No matter how much we try and deny it, we have formed family, those of us far flung and away from our roots. New York is the melting pot. Relationships are the glue; that make this city work. Phone numbers, cocktails, dinner parties and drinks. The dysfunctional closeness. The need for people to divulge their deepest sins to random waiters or waitresses, the shear loneliness, in a city surrounded by millions.
I’m often struck by how many truly powerful people I meet; they are alone and take pride in their solitude. They mention that they want more; they mention their desire for more. Yet can’t come to terms with it. Not understanding, the individuality that can happen in a relationship, most are afraid of loosing themselves to someone.
For gay people, I’ve come to realize, that very few of us have actually been accepted, truly accepted by our own biological families, we also have never actually experienced a working family relationship.
It finally dawned on me, that while dating, the biggest taboo that one can mention on a date, even for many months, is to mention anything about family, or growing up. I’m forthright about my dysfunctional past, yet when I ask my potential lovers, about theirs, they are vague. Scared. Like they must take full responsibility for the sins of their parents; they act as though they caused the dysfunction in their early world.

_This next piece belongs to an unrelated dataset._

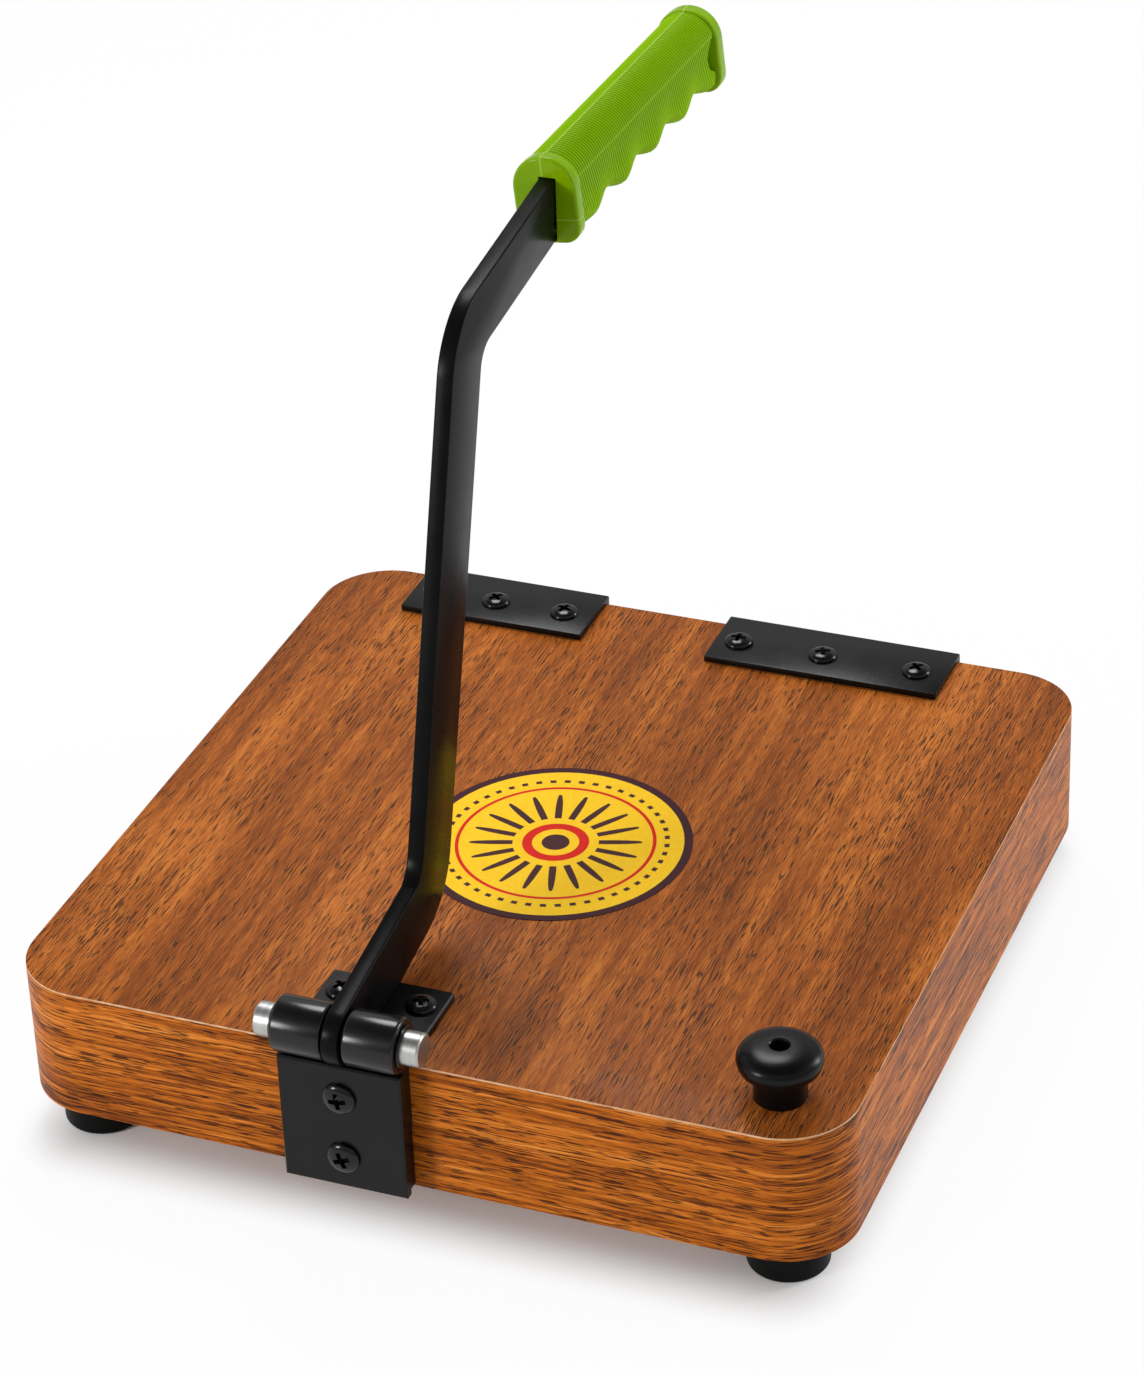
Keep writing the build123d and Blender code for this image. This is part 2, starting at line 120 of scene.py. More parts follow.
# Lever
BAR_THICKNESS = 5.0
BAR_WIDTH = 21.5
BAR_UPPER_WIDTH = 19.0
BAR_EDGE = 0.55
EYE_RADIUS = 8.7
HEEL_Z = 2.6
HEEL_REACH = 12.0
HEEL_BEND = 6.0
LOWER_LENGTH = 64.2
LOWER_SLOPE = 10.5
MIDDLE_LENGTH = 161.9
MIDDLE_SLOPE = 73.5
UPPER_LENGTH = 67.1
UPPER_SLOPE = 7.0
SHOULDER = 6.0
TANG_LENGTH = 111.6
TANG_WIDTH = 12.0
TANG_EDGE = 0.5
SLOT_CLEARANCE = 0.2
# Radius of each bend at the front of the bar and at its back
LOWER_BEND = (13.0, 25.0)
UPPER_BEND = (26.0, 9.0)

# Grip
GRIP_SLOPE = -1.7
GRIP_LEAN = -6.0
GRIP_SHIFT = -0.5
GRIP_LENGTH = 126.6
GRIP_HALF = 9.45
CROWN = 6.0
BELLY = -10.5
BELLY_RADIUS = 5.0
SIDE_TAPER = 0.5
FIRST_BUMP = 18.8
BUMP_PITCH = 25.2
BUMPS = 5
NEAR_HOLLOW = 1.4
GROOVE_DEPTH = 2.8
GROOVE_TAPER = 0.8
GROOVE_ROUNDING = 0.5
GROOVE_CURVE = 0.75
NEAR_COLLAR = 5.0
FAR_COLLAR = 5.5
COLLAR_EDGE = 1.0
SLEEVE_LAP = 0.4
CREASE = 8.1
CREASE_DEPTH = 0.35
CREASE_RUN = 1.2
RIB_PITCH = 1.4
RIB_DEPTH = 0.4
RIB_SLANT = 0.45
STEPS_PER_RIB = 6
# How far the near and the far collar stand out from the sleeve
COLLAR_FLARE = (0.4, 0.7)

# Recess in the grip's right side, beside its far collar
RECESS_DEPTH = 3.6
RECESS_REACH = 5.8
RECESS_RUN = 1.1
RECESS_MIDDLE = 2.2
RECESS_HALF_HEIGHT = 6.2
RECESS_SIDE = 4.0

# Parting lines of the grip, painted pale as highlight: half widths, and the height of the low one
TOP_SEAM = 0.2
TOP_RIDGE = 0.1
SIDE_SEAM = 0.16
LOW_SEAM = -3.4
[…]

Inevitably, the lover will mention, that they “love their parents and that they did the best they could”. I have the same tag, nailed down. Then they go on to mention that their father was never there, that he worked a lot, that one of the parents was alcoholic, that they grew up in a town full of bigotry and hate toward gay men, that they can never tell their parents, that they are gay. “But the parents know, they just don’t ask, we don’t talk about these things.”
I relate; I feel their pain because it is my own. Yet not one of these lovers, who assures me; of the love they have of family, ever acts as though they know how to forgive.